Unexpected complications also arose from his connection with the Kansas Pacific. This company had been trying for years, ever since its junction with the Union Pacific by its branch line from Denver to Cheyenne, to get a share of the Utah, Nevada, and California business, to which it asserted a title under the Act of Congress subsidizing both roads; but the Union Pacific had steadily refused to pro-rate with it. The Kansas Pacific then sought relief both in Congress and in the courts, and made such a strong fight that the stockholding interests controlling the Union Pacific, of which Jay Gould held by far the largest part, adopted the plan which he had conceived of getting control of the rival company. Jay Gould and Sidney Dillon, the Union Pacific president, commenced negotiations to that end with the group of St.
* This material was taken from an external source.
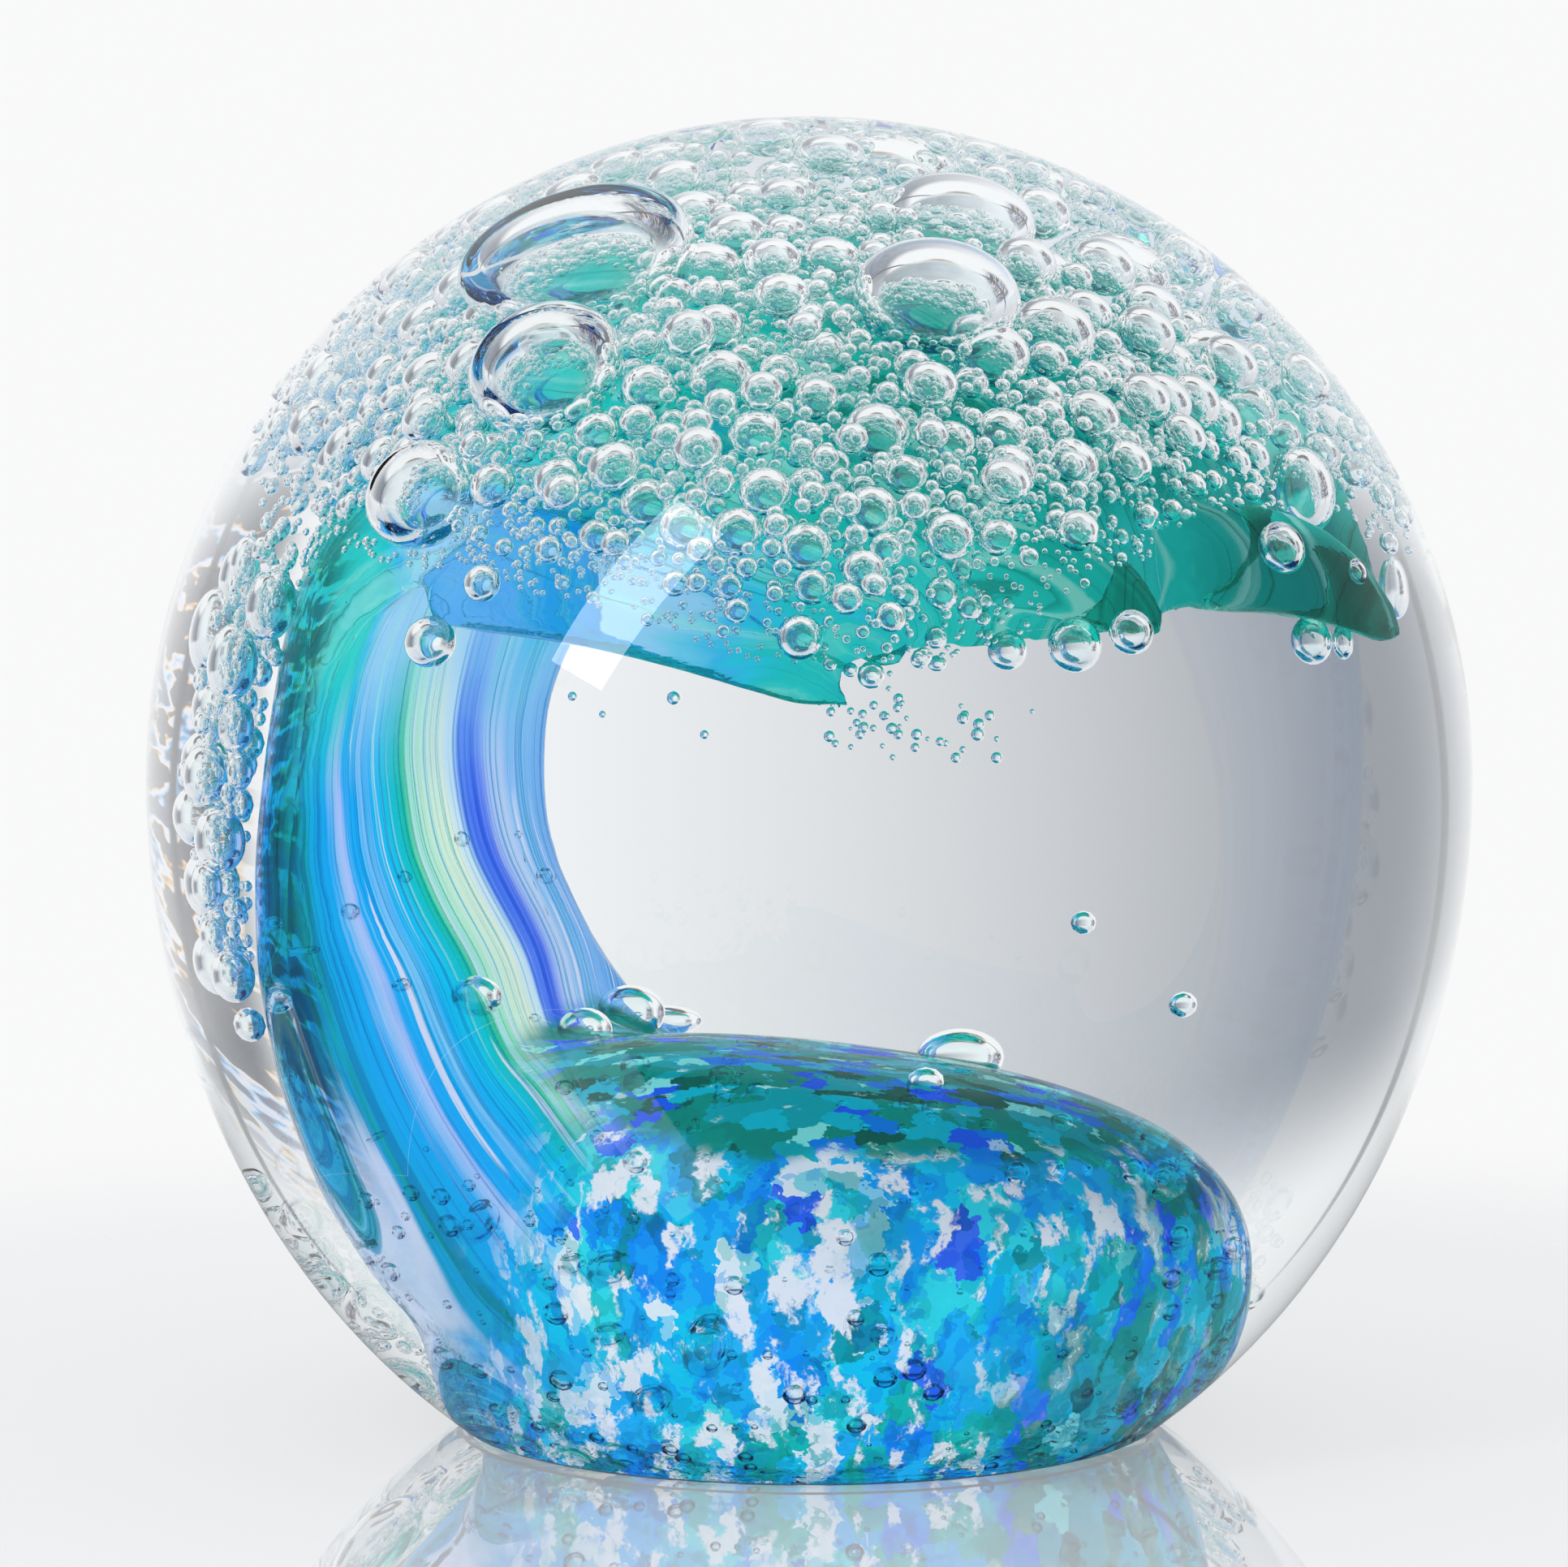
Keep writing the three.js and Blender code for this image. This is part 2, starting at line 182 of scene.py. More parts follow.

Louis men who owned a majority of the Kansas Pacific stock, and with Mr. Villard as representative of the bondholders, but proposed such a reduction of the principal and interest of the bonds that their offer was rejected by the committee. Gould vainly tried to win Mr. Villard over by the guarantee of a profitable participation in the syndicate to be formed for the reorganization of the Kansas Pacific. After a pause, Gould reopened negotiations, and, after many conferences, formally accepted the terms agreed on by Mr. Villard and the New York committee of bondholders. He even went so far as to form a reorganizing pool for the securities of the company other than the first-mortgage bonds, including, most of the stock, and, as a pledge of good faith, made Mr. Villard custodian of the deposited values, worth, according to the market quotations, over ten millions of dollars. Notwithstanding this, Gould changed his mind, went back on the bargain, and tried to force the bondholders to submit to his former terms by opening an offensive campaign, in which the St. Louis directors, who had at first stood by the bondholders, now joined him.
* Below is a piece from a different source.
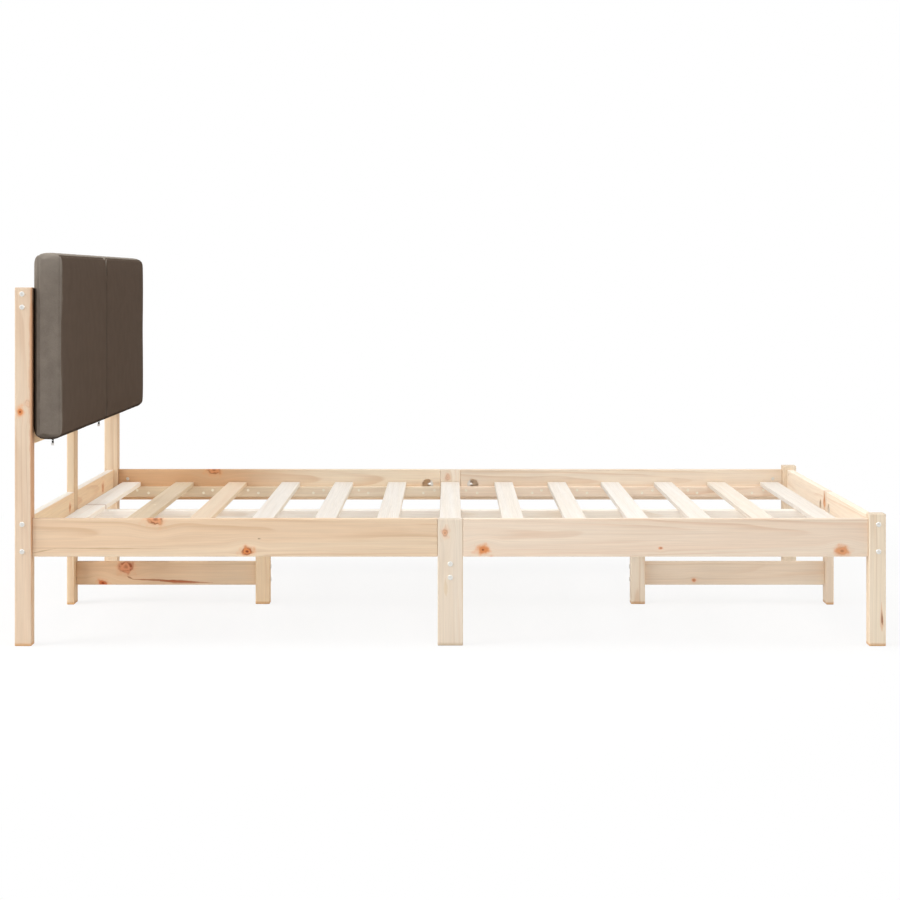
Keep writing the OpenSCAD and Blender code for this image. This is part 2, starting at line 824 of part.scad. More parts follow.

In order to frighten the bondholders, he caused the construction of a new line from Cheyenne to Denver, by which he could compel the Kansas Pacific to share its mainstay, the Denver traffic, with the Union Pacific. He made the company apply for the removal of Mr. Villard as receiver, on the ground that he acted partially as the representative of the mortgage-bond interest, and he was successful in this move, as Mr. Villard could not and would not deny that he had favored the bondholders in every possible way, having been appointed their representative. Gould also got the portion of the press which he influenced to heap slander and abuse upon Mr. Villard and the New York committee. But they and the German committees stood firmly together and ordered foreclosure proceedings to be commenced. Gould's ulterior object was, as he had repeatedly avowed to Mr. Villard when he tried to win him over, the consolidation of the Kansas Pacific with the Union Pacific by exchanging stock for stock, and issuing consolidated Kansas Pacific mortgage bonds against the other securities in the pool. As he had bought many millions of Kansas Pacific stock from the St. Louis directors and in the market below 12%, and the Union Pacific stock then ranged in the market between 60 and 70, and as the issue of the new bonds would also yield him a large profit, he played really for a harvest of millions. Upon the setting in of the great boom in Wall Street in 1879 with the approaching resumption of specie payments, Gould saw the great opportunity it offered for floating new securities, and, loath to lose it, made up his mind to come to terms with the bondholders.
One day, early in 1879, he appeared in Mr. Villard's office and told him that he was tired of fighting, and that he was ready to accept the committee's conditions. This time he was true to his word, and the result was, as he had anticipated, an extraordinarily rapid rise in Kansas Pacific securities. Under the terms of the settlement, two of the three first-mortgages were recognized in full, and of the third only the interest was reduced from seven to six per cent. When the receivers were appointed, the bonds under the former were selling at 50, and those under the latter below 30. They bounded up in jumps to above par; the last-mentioned bonds, with nearly six years unpaid back interest, rose even to 140. Gould having purposely let his intention to consolidate the Kansas Pacific with the Union Pacific be known, the stock of the former, which had sold as low as 3 less than four years before, was quickly quoted as high as the latter and followed it far above par. Gould, not long after the consolidation, sold all his stock. He was understood to have cleared more than ten millions of dollars by the operation, which was one of the principal episodes in that speculative time. The triumphant issue of Mr. Villard's contest with that most unscrupulous and most dreaded machinator, and his fidelity to his employers, raised him to a position of influence in American financial circles, while it added greatly to his reputation abroad.